#### EXERCISE DETAILS:
Search the listing for "bodies" and copy every line where it appears.

#### MATERIAL:
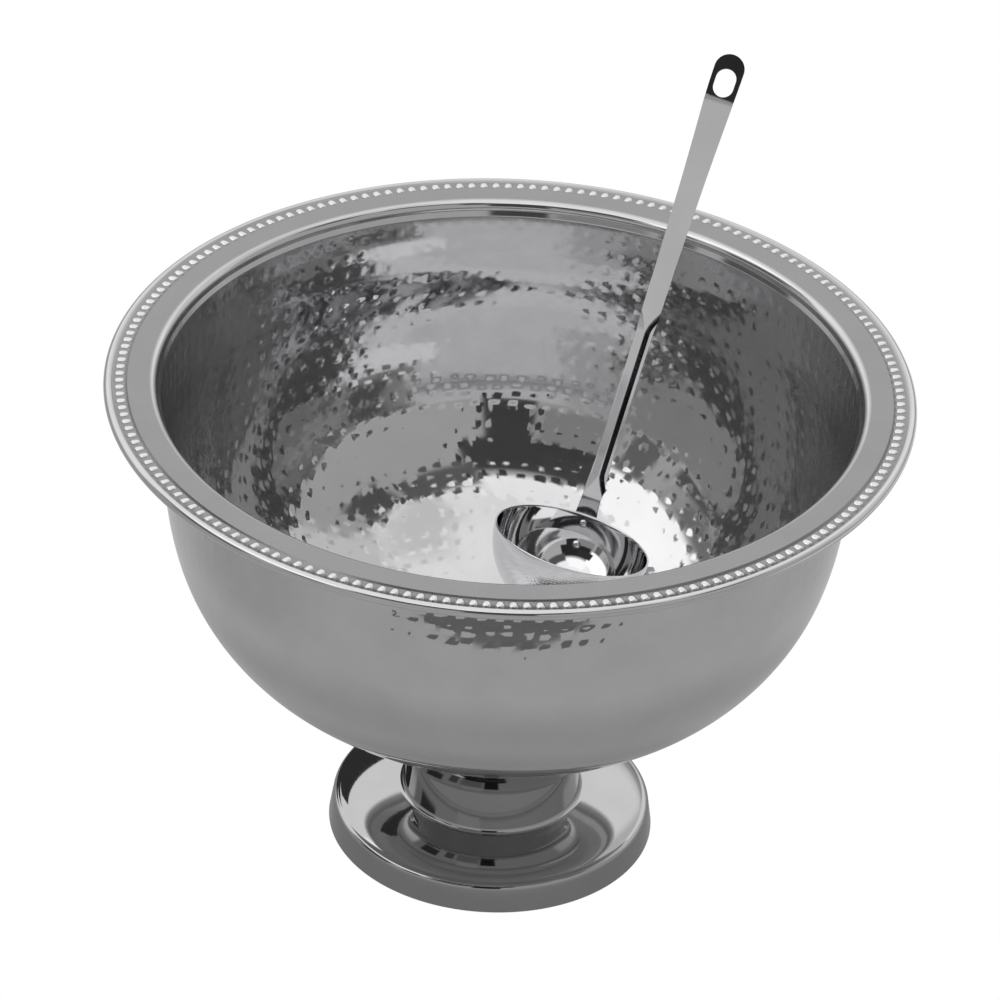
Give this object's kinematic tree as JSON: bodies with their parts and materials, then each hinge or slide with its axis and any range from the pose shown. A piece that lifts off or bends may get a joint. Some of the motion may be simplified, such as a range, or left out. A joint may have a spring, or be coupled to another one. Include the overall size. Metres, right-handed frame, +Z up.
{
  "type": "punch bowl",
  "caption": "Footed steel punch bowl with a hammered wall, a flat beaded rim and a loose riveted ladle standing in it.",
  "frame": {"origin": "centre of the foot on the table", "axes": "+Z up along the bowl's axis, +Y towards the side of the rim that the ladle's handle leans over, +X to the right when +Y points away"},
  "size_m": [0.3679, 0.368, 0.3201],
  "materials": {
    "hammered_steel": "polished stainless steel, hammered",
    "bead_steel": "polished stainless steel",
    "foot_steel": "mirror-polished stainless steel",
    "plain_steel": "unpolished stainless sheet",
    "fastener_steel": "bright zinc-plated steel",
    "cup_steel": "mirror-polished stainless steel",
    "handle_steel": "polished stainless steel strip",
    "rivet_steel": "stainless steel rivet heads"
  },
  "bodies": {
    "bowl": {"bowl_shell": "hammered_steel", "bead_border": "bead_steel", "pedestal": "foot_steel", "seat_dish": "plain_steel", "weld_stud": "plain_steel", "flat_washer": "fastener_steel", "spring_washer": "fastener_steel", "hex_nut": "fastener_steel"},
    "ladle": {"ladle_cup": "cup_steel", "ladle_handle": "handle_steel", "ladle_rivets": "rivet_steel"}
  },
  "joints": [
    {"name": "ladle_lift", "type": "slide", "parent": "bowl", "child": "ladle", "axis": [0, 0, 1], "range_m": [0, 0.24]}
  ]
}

#### THE COMPLETED TASK:
Give this object's kinematic tree as JSON: bodies with their parts and materials, then each hinge or slide with its axis and any range from the pose shown. A piece that lifts off or bends may get a joint. Some of the motion may be simplified, such as a range, or left out. A joint may have a spring, or be coupled to another one. Include the overall size. Metres, right-handed frame, +Z up.
  "bodies": {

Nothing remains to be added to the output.